Organic carbon loss and delta-13C changes in mineral soils due to above-ground fires

All soils contain mineral horizons contain up to 20% organic carbon (Corg). In fact, most soils are dominated by mineral horizons and do not contain the thick organic and potentially combustible horizon associated with their more-celebrated organic counterparts. The potential for carbon release from mineral horizons beneath aboveground fires has been largely overlooked despite the large reservoir of this soil organic carbon relative to standing terrestrial biomass. We subjected the thin organic horizons and mineral horizons of an Alfisol and an Inceptisol, two soils containing widely different soil properties, to elevated temperatures ranging from 150--500°C in 50°C increments using new samples at each temperature level. These two soils represent a chronosequence in which one soil has been developing a substantially longer time than the other and consequently represent end-members of pedogenic development.
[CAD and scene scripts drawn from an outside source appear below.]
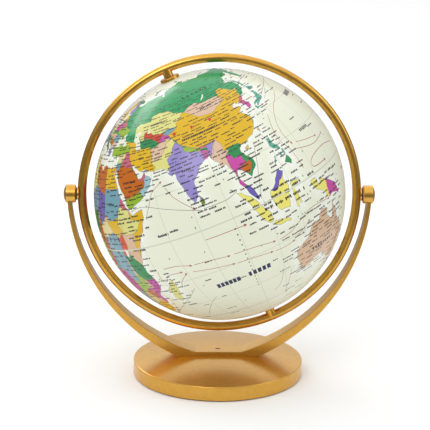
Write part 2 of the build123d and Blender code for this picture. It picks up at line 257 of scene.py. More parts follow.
        (-120.6, 34.6), (-124.3, 40.4), (-124.6, 47), (-123, 49), (-128, 51.5), (-133.5, 56), (-139.5, 59.6),
        (-147, 60.8), (-152, 59), (-158, 56.5), (-164.5, 54.6), (-158, 58.5), (-162, 59), (-165.5, 61.5),
        (-161, 64), (-166, 64.4)]),
    "south_america": ("pale_yellow", [
        (-77.3, 8.5), (-75, 10.8), (-71.5, 12.2), (-68, 11), (-61.8, 10.7), (-57, 6), (-51.5, 4.3), (-50, 0),
        (-44, -2.5), (-39, -3), (-35, -6), (-35, -9), (-39, -13), (-39, -18), (-42, -23), (-48.5, -26),
        (-49, -29), (-53.5, -33.8), (-58, -34.5), (-57, -38), (-62, -39), (-65, -41), (-67.5, -46),
        (-66, -48), (-69, -51), (-65.5, -54.8), (-72, -54), (-75.5, -50), (-74, -43), (-73.5, -37),
        (-71.5, -30), (-70.3, -18.5), (-76.2, -14), (-81.3, -5), (-80, -2.5), (-80, 1), (-77.5, 4),
        (-77.9, 7.3)]),
    "cuba": ("magenta", [
        (-85, 21.9), (-82, 23.1), (-77, 21.6), (-74.2, 20.2), (-77.7, 19.8), (-78, 20.7), (-83, 22)]),
    "hispaniola": ("leaf_green", [(-74.4, 18.5), (-72, 19.9), (-68.4, 18.6), (-71.5, 17.8)]),
    "baffin": ("rose", [
        (-88, 71), (-80, 73.5), (-72, 71.5), (-62, 67), (-65, 62.5), (-72, 64.5), (-73.5, 67.5), (-80, 70)]),
    "victoria": ("rose", [(-118, 71.5), (-106, 73), (-102, 69.5), (-115, 69)]),
    "ellesmere": ("rose", [(-90, 80.5), (-62, 82.8), (-75, 78), (-88, 76.5)]),
    "newfoundland": ("rose", [(-59.3, 47.8), (-55.6, 51.5), (-53, 47), (-56, 46.9)]),
    "antarctica": ("ice", [
        (0, -70), (20, -70), (35, -68.5), (55, -66.5), (70, -68), (80, -67), (100, -66), (115, -66.5),
        (135, -66), (150, -68.5), (165, -71), (165, -77.8), (180, -78.3), (200, -78), (210, -76), (225, -74.5),
        (250, -74.5), (260, -72.5), (280, -73), (292, -70), (294, -66), (302, -63.5), (299, -68), (298, -74),
        (315, -78), (325, -78), (340, -73.5), (350, -71)]),
}

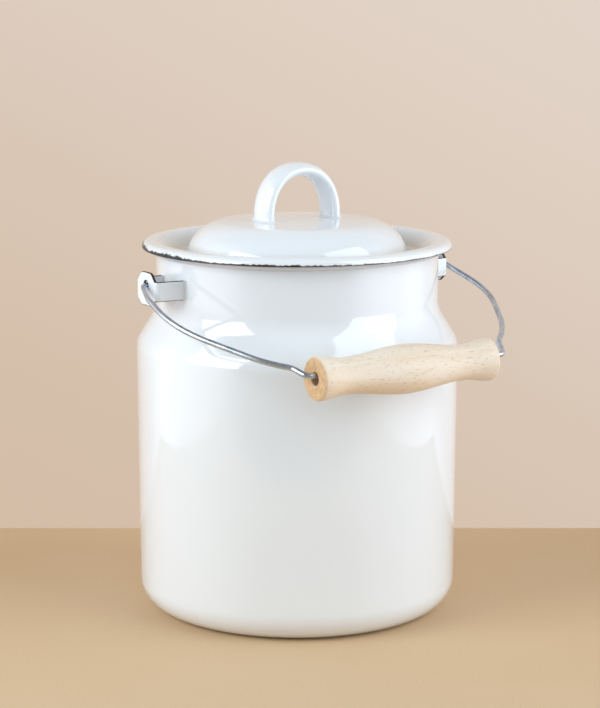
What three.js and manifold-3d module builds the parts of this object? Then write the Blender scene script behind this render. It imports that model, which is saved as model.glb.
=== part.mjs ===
// An enamelled milk pail with a lift-off lid, a wire bail and a turned wooden grip.
// Millimetres, +Z up. The origin is the middle of the flat base. The bail turns about the X direction
// and is folded down to the front, which is -Y.

import * as THREE from 'three';
import { mergeVertices } from 'three/addons/utils/BufferGeometryUtils.js';
import Module from 'manifold-3d';

const wasm = await Module();
wasm.setup();

// Sheet steel with enamel on both faces, and the gap that separate pieces keep
const SHEET = 1.2;
const GAP = 0.3;

// Pail body: outer radius and height of each corner of the wall, and the radius it is rounded to
const BASE_CORNER_RADIUS = 16;
const WALL_RADIUS_LOW = 88.9;
const WALL_RADIUS_HIGH = 89.9;
const SHOULDER_HEIGHT = 151.3;
const SHOULDER_RADIUS = 15.5;
const NECK_RADIUS = 78.6;
const NECK_HEIGHT = 169.1;
const NECK_FILLET = 18.9;
const BEAD_RADIUS = 2.6;
const BEAD_HEIGHT = 203.2;
const BEAD_SWEEP = THREE.MathUtils.degToRad(285);

// Lid: a domed cap, a corner arc, a trough that drops into the mouth, and a rim over the bead
const DOME_TOP = 218.6;
const DOME_CORNER_RADIUS = 22;
const DOME_CORNER_CENTRE = new THREE.Vector2(40, 195.5);
const DOME_FOOT_SLOPE = THREE.MathUtils.degToRad(20);
const TROUGH_HEIGHT = 198.8;
const TROUGH_FILLET = 2.5;
const TROUGH_WALL_FOOT = 68.5;
const RIM_INNER_RADIUS = 77.2;
const RIM_OUTER_RADIUS = 86;
const RIM_CREST = BEAD_HEIGHT + BEAD_RADIUS + GAP + SHEET;
const RIM_ROUND = 4.1;
const RIM_EDGE_HEIGHT = 203;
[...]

We compared the resultant carbon content and carbon isotope composition from the laboratory heating to the original (pre-incineration) values to reveal striking increases in carbon loss (up to 100%) and enrichment in 13 C (up to 3.0 ‰) between 200 and 400°C common to all horizons of both soils. Our results implied the release of significant amounts of 13C-depleted compounds at relatively low temperatures. These laboratory measurements, taken in conjunction with temperature profiles gained during field-based burning, allowed for a calculation of the maximum carbon loss levels from each soil horizon at elevated temperatures. This work indicates mineral soils begin to release carbon at temperatures as low as 150°C and can release up to 80% of their original carbon content to the atmosphere at temperatures below those required for flaming combustion (325°C). Most soil horizons reached their maximum levels of carbon loss at 400°C indicating that a complete loss of organic material is possible from mineral soils at temperatures commonly realized during above ground fires in forested environments. This work will provide new insights into the study of fire effects on mineral soils both immediately following a fire and the study of paleosols at archeological sites.